To explore how much is this cost, we need a disassembler. I am not particulary familiar with Asm codes (I programmed PIC in Assembly ten years ago), so if you know nothing about Asm, don't be afraid, we won't go too deep inside it and you don't really need any previous experience about it. Firstly, we will need a Disassembler. I can recommend onlinedisassembler.com, you don't have to download anything and it has some nice features. You can start the work by pressing the Start Disassembling! button. After this, you have to upload your binary, but before we do it, please change the code to the following:
fn main() {
let mut a : u8 = 0;
for _i in 0..300 {
a += 39; // 39 == 0x27
}
println!("{}", a);
}
The generated code will contain a lot of operations where something will be increased by one. It will be hard to find this for cycle except we use some rare magic number in it. 39 is a good choice (67 would be also a good choice, there is nothing special with 39), we will find it easly in the assembly code. (This strategy can be handy if you would like to reverse engineering anything, like communication protocols of compilers. You can use some magic number which you will find in the communication stream. So first compile this code with the command cargo run and upload the produced binary from the debug folder.

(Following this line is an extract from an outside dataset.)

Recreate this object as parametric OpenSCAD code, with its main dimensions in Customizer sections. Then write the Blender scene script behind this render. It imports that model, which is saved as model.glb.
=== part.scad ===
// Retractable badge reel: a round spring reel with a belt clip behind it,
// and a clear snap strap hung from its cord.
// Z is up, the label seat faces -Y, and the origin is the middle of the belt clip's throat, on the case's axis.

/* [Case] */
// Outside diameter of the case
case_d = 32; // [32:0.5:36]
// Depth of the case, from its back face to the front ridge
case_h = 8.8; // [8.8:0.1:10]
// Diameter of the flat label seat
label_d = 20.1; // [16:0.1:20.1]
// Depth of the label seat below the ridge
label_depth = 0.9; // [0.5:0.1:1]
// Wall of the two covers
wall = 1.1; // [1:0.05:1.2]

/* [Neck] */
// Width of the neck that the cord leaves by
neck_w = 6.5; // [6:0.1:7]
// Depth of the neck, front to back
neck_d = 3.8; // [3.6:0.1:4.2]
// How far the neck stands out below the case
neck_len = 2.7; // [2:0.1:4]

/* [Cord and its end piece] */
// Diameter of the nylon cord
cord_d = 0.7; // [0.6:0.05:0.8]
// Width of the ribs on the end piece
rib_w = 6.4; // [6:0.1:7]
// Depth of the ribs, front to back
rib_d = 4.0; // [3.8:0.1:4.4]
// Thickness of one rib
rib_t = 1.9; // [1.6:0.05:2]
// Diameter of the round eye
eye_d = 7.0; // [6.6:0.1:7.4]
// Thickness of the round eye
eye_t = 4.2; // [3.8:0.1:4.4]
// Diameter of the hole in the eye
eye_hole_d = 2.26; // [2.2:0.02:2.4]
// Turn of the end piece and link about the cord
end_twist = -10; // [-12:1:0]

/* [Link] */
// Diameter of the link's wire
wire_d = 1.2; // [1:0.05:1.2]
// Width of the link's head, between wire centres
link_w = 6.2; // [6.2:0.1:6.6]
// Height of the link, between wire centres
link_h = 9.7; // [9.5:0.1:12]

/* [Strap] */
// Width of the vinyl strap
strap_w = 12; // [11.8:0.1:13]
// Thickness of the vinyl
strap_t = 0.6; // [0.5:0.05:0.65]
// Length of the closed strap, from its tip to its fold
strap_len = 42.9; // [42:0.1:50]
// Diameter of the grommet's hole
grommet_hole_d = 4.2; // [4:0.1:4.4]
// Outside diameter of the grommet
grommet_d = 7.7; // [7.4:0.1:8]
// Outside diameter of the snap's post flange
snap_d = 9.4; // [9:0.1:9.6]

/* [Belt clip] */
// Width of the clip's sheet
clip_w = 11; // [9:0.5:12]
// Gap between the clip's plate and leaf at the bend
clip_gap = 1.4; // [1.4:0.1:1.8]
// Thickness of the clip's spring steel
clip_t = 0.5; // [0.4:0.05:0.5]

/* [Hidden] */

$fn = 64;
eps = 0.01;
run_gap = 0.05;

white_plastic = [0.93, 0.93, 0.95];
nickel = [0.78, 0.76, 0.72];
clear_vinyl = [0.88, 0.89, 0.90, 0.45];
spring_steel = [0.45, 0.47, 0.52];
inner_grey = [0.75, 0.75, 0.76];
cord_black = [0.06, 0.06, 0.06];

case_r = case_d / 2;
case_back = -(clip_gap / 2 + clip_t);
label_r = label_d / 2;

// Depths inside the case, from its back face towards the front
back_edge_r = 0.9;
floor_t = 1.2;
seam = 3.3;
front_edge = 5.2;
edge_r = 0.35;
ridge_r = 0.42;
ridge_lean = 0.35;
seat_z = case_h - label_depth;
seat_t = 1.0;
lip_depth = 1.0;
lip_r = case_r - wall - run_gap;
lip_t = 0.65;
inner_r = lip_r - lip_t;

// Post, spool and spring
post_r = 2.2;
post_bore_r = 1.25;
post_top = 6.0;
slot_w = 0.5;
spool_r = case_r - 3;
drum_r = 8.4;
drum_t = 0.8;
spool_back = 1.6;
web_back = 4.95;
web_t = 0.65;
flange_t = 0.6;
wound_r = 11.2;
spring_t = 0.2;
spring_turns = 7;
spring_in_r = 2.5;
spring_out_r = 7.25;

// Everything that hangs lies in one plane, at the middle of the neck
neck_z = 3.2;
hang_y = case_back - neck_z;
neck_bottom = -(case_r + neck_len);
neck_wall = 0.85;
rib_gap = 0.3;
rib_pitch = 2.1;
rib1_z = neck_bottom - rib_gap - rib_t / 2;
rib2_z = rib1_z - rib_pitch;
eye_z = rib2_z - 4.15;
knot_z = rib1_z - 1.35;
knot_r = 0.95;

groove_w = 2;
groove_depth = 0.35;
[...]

You can upload it by selecting "Upload file" from the file menu and select the your binary. After that you should press Ok, and Ok again. (You should left everything in its default value.) The online interface is too slow, so I recommend to download the asm code from File/Download Disassembly and save the asm into the project directory.
After opening the file, we can see the 74000 lines long something. Now we have to search to the number 0x27 (0x27 is the hexadecimal value of 39) and we will easly find our for cycle. Or maybe not so easly, because there are 75 appearance of 0x27. Let's check them. Luckly, there is only one line where add operand and 0x27 occures. You can verify it by changing 39 to anything else and do the disassembly again. Our for-cycle is somewhere around the red 0x27. (I put the comments there and exchanged the memory addresses for labels after every jump instruction.) If you need a reference for the Asm instructions, I can recommend you this.

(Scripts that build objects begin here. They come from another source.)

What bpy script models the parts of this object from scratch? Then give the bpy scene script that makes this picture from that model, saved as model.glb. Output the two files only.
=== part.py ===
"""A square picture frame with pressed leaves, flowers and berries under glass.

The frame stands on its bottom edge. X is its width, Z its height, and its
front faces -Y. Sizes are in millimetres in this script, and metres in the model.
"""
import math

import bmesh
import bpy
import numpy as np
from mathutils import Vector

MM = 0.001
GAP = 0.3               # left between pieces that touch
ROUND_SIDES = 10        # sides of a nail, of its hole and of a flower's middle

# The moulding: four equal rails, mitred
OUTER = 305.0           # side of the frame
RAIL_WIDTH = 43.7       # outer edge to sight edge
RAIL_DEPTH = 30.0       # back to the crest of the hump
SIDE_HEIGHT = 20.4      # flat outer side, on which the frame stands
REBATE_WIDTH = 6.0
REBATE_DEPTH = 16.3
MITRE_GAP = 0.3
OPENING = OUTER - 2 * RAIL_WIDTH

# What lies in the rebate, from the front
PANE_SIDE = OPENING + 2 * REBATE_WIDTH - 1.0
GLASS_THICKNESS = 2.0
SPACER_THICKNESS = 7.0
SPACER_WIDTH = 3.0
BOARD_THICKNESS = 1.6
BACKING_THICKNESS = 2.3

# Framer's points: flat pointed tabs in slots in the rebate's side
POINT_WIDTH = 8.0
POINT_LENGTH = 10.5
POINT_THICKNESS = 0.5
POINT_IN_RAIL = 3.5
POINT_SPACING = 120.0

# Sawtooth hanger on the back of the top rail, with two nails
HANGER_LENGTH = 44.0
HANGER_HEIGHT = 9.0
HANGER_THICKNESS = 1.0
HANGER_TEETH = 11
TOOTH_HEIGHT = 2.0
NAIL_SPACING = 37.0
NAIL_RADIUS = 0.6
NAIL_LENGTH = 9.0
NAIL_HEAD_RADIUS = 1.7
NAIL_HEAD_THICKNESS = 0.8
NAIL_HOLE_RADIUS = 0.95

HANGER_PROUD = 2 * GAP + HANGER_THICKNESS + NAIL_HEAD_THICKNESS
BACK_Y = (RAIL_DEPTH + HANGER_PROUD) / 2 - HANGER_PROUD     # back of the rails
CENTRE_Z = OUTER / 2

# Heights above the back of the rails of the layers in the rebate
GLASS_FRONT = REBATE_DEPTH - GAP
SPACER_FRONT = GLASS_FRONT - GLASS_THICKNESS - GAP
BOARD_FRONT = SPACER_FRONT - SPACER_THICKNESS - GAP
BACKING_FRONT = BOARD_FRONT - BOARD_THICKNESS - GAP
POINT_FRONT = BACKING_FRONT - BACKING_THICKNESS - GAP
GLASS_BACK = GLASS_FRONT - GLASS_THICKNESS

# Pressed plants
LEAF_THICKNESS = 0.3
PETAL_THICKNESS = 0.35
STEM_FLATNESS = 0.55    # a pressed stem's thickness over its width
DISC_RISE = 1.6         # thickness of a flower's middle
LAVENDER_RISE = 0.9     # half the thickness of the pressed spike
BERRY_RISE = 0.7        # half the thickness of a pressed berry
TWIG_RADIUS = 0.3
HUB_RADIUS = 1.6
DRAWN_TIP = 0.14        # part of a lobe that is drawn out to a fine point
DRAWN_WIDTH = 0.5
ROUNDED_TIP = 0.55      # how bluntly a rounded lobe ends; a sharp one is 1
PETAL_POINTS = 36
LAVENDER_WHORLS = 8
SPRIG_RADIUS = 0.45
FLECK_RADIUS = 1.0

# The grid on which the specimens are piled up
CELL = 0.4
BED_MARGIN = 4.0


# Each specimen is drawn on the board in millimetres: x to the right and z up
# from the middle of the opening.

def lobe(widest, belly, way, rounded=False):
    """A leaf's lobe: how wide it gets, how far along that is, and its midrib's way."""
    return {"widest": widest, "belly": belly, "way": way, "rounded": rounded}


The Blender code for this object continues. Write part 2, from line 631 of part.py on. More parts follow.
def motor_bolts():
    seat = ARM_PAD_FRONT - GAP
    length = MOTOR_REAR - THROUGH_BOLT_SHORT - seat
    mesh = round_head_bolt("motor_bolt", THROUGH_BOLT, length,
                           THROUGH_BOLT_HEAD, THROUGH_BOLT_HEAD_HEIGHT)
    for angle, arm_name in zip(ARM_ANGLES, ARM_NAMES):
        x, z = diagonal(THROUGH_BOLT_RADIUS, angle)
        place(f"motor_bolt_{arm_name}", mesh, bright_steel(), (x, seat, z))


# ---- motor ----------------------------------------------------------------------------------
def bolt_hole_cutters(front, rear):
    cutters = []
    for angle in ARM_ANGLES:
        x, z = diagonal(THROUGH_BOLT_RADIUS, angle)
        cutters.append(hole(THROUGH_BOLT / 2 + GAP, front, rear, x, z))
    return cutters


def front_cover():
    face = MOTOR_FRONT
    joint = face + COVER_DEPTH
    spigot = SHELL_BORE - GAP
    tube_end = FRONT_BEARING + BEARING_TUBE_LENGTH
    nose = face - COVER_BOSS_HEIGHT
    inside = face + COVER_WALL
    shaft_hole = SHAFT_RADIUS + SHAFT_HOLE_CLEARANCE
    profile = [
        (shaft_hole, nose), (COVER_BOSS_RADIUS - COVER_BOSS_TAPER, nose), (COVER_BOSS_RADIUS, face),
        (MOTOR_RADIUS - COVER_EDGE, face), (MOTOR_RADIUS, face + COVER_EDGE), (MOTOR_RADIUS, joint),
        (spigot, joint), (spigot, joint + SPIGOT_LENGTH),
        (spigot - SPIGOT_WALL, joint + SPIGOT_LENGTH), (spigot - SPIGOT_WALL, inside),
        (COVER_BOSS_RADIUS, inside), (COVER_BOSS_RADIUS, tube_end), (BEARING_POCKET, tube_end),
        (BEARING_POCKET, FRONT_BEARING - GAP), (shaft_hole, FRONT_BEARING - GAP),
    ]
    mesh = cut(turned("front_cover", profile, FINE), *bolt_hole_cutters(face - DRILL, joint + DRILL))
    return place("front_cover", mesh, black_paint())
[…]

sub $0xd8,%rsp # Reducing rsp by 216. Rsp points to the top of the current stack frame
movb $0x0,0x5f(%rsp) # This is an indirect addressing. We move 0 to memory address 0x5f after the current value of rsp. 0x5f(%rsp) is the address of our a variable.

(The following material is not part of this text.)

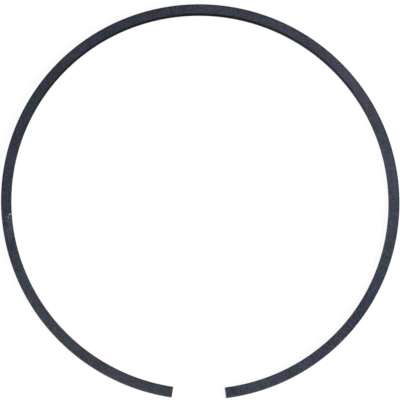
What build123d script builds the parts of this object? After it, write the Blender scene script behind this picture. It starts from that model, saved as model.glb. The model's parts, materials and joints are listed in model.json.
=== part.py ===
from build123d import *
from math import degrees, pi
import os

# Split seal ring for a piston groove, in its free state, as it lies on a bench.
# It is one piece of iron: turned as a closed hoop, cut once, and sprung open at the cut.
# Units are millimetres. Z is the ring's axis, and Z = 0 is the plane of its lower side face.
# The origin is the centre of the ring, and the cut faces -Y.

# Driving dimensions
cylinder_bore = 100.0  # bore that the ring seals when it is squeezed shut
radial_wall = 2.7  # from the inner wall to the running face
axial_width = 2.5  # from the lower side face to the upper one
shut_gap = 0.3  # left between the ends in the cylinder bore
free_gap = 13.8  # between the ends in the free state, along the middle of the wall
running_edge_break = 0.1  # at 45 degrees, on the two edges of the running face
inner_edge_break = 0.15  # at 45 degrees, on the two edges of the inner wall
end_edge_radius = 0.1  # stoned round the rim of each end face

# The iron doesn't stretch: the middle line of the wall is as long when free as when shut.
iron_length = pi * (cylinder_bore - radial_wall) - shut_gap
free_mean_radius = (iron_length + free_gap) / (2 * pi)
free_outer_radius = free_mean_radius + radial_wall / 2
free_inner_radius = free_mean_radius - radial_wall / 2
iron_angle = degrees(iron_length / free_mean_radius)
gap_angle = 360 - iron_angle
gap_direction = -90


def wall_section():
    """Section through the wall, upright on the plane of the ring's axis, its four edges broken."""
    section = Pos(free_mean_radius, axial_width / 2) * Rectangle(radial_wall, axial_width)
    inner_corners = section.vertices().group_by(Axis.X)[0]
    section = chamfer(inner_corners, inner_edge_break)
    running_corners = section.vertices().group_by(Axis.X)[-1]
    return Plane.XZ * chamfer(running_corners, running_edge_break)


def sprung_hoop():
    """The section turned about the axis, from one end of the cut round to the other."""
    first_end = Rot(0, 0, gap_direction + gap_angle / 2) * wall_section()
    return revolve(first_end, Axis.Z, iron_angle)


def stone_ends(hoop):
    """Rounds the rim of both end faces, which stand square to the wall."""
    flat_faces = hoop.faces().filter_by(GeomType.PLANE)
    end_faces = flat_faces.filter_by(Axis.Z, reverse=True)
    return fillet(end_faces.edges(), end_edge_radius)


seal_ring = stone_ends(sprung_hoop())
seal_ring.label = "seal_ring"

os.makedirs("parts", exist_ok=True)
export_step(seal_ring, "parts/seal_ring.step")

print(f"free outer radius {free_outer_radius:.4f}, free inner radius {free_inner_radius:.4f}")
print(f"free mean radius {free_mean_radius:.4f}, gap angle {gap_angle:.4f} degrees")
print(f"volume {seal_ring.volume:.2f} mm3")
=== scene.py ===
import bmesh
import bpy
import json
from math import atan2, cos, pi, radians, sin, tan
from mathutils import Matrix, Vector


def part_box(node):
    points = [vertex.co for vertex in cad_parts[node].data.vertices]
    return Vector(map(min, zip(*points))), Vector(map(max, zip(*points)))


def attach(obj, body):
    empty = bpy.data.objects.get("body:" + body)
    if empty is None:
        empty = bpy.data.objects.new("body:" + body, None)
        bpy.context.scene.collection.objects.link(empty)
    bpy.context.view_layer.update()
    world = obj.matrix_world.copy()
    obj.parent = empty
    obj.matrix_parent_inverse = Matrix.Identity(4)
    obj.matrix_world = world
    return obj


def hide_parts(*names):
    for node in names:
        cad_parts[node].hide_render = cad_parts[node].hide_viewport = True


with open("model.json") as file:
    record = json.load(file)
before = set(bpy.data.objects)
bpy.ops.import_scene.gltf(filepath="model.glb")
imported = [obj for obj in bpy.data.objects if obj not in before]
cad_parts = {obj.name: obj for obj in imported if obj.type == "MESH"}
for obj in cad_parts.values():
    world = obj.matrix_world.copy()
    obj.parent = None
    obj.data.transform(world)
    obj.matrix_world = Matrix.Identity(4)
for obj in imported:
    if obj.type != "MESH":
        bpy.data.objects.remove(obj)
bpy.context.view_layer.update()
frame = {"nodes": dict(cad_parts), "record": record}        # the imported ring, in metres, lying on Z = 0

# Split seal ring of black coated iron.
# The dictionaries are in millimetres and degrees, as on a drawing.

mm = 0.001
print("frame loaded")


# the ring's own sizes, read from the frame

def readRingSizes():
    mounts = {mount["name"]: mount["dims"] for mount in frame["record"]["mounts"]}
    boreMount, runningMount = mounts["ring_bore"], mounts["running_face"]
    low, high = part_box("seal_ring")
    width = high.z - low.z
    cadPoints = [vertex.co for vertex in frame["nodes"]["seal_ring"].data.vertices]
    return {
        "boreRadius": boreMount["r_mm"] * mm,
        "runningRadius": runningMount["r_mm"] * mm,
        "width": width,
        "boreBreak": (width - boreMount["length_mm"] * mm) / 2,
        "runningBreak": (width - runningMount["length_mm"] * mm) / 2,
        "halfGap": min(abs(atan2(point.x, -point.y)) for point in cadPoints),
    }


ringSizes = readRingSizes()
meanRadius = (ringSizes["boreRadius"] + ringSizes["runningRadius"]) / 2
middleHeight = ringSizes["width"] / 2


# node helpers: a value may be a number, a colour or vector, or another node's output

def addNode(tree, kind, place, **settings):
    node = tree.nodes.new(kind)
    node.location = place
    for name, value in settings.items():
        setattr(node, name, value)
    return node


def feed(tree, value, socket):
    if isinstance(value, (int, float)):
        socket.default_value = value
    elif isinstance(value, tuple):
        socket.default_value = (*value, 1.0) if socket.type == "RGBA" else value
    else:
        tree.links.new(value, socket)


def addMath(tree, operation, place, *values, clamp=False):
    node = addNode(tree, "ShaderNodeMath", place, operation=operation, use_clamp=clamp)
    for socket, value in zip(node.inputs, values):
        feed(tree, value, socket)
    return node.outputs[0]


def addVectorMath(tree, operation, place, *values):
    node = addNode(tree, "ShaderNodeVectorMath", place, operation=operation)
    for socket, value in zip(node.inputs, values):
        feed(tree, value, socket)
    return node.outputs


def addRange(tree, place, value, low, high, toLow=0.0, toHigh=1.0):
    node = addNode(tree, "ShaderNodeMapRange", place, interpolation_type="SMOOTHSTEP")
    for socket, given in zip(node.inputs, (value, low, high, toLow, toHigh)):
        feed(tree, given, socket)
    return node.outputs[0]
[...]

movl $0x0,0x60(%rsp) # The difference between movl and movb is that movb only moves 8 bits, movl moves 32 bits
movl $0x12c,0x64(%rsp) # So this 3 instructions set bits to zero between 0x5f and 0x68 after the value of rsp
mov 0x60(%rsp),%ecx
mov 0x64(%rsp),%edx
callq 0x140001970
mov %eax,0x58(%rsp)
mov %edx,0x54(%rsp)
mov 0x58(%rsp),%eax
mov %eax,0x68(%rsp)
mov 0x54(%rsp),%ecx
mov %ecx,0x6c(%rsp)
Label5: # This is where our loop starts
lea 0x68(%rsp),%rcx
callq 0x1400018d0
mov %edx,0x74(%rsp)
mov %eax,0x70(%rsp)
mov 0x70(%rsp),%eax
mov %eax,%ecx
test %rcx,%rcx
je Label1
jmp Label2
Label2:
jmp Label3
Label1:
mov 0x1bbd7(%rip),%rax
lea 0x5f(%rsp),%rcx
mov %rcx,0xb8(%rsp)
mov 0xb8(%rsp),%rcx
mov %rcx,0xd0(%rsp)
lea 0x199c3(%rip),%rdx
mov %rax,0x48(%rsp)
callq 0x140001120
mov %rax,0x40(%rsp)
mov %rdx,0x38(%rsp)
jmp Label6
ud2
Label3:
mov 0x74(%rsp),%eax
mov %eax,0xc4(%rsp)
mov %eax,0xc8(%rsp)
mov %eax,0xcc(%rsp)
mov 0x5f(%rsp),%cl # we transfer the value of a to %c1
add $0x27,%cl # Here is our increasing. It sets CF (carrier flag) to one if overflow occures
setb %dl # This instruction sets %dl to 1, if the CF (carrier flag) is one.
test $0x1,%dl # It sets ZF (zero flag) if the value of %dl is not equal to 1, so if there were overflow, ZF is 0.
mov %cl,0x37(%rsp) # We move the modified value to a temporarly memory address (0x37 from rsp)
jne Label4 # This instruction jumps to an error handling rutine if overflow occured (ZF=0)
mov 0x37(%rsp),%al # There were no error, we move the increased value of c back to al
mov %al,0x5f(%rsp) # and we move al back to 0x5f
jmpq Label5 # This is just an unconditional jump. (Like goto.)
Label6:
mov 0x40(%rsp),%rax
mov %rax,0xa8(%rsp)
mov 0x38(%rsp),%rcx
mov %rcx,0xb0(%rsp)
lea 0xa8(%rsp),%rdx
lea 0x78(%rsp),%rcx
mov 0x48(%rsp),%r8
mov %rdx,0x28(%rsp)
mov %r8,%rdx
mov $0x2,%r8d
mov 0x28(%rsp),%r9
movq $0x1,0x20(%rsp)
callq 0x140001180
lea 0x78(%rsp),%rcx
callq 0x140006780
nop
add $0xd8,%rsp
retq
Label4:
lea 0x1babb(%rip),%rcx
lea 0x1ba94(%rip),%r8
mov $0x1c,%edx
callq 0x140016e20
ud2
This asm block shows that to detect overflow and underflow, we need 5 instructions (the gray ones) after every arithmetic operation. This won't cause too much problem in a testing environment, but it's not acceptable in production for a hardware programming language, so the compiler has to remove the checks during optimization.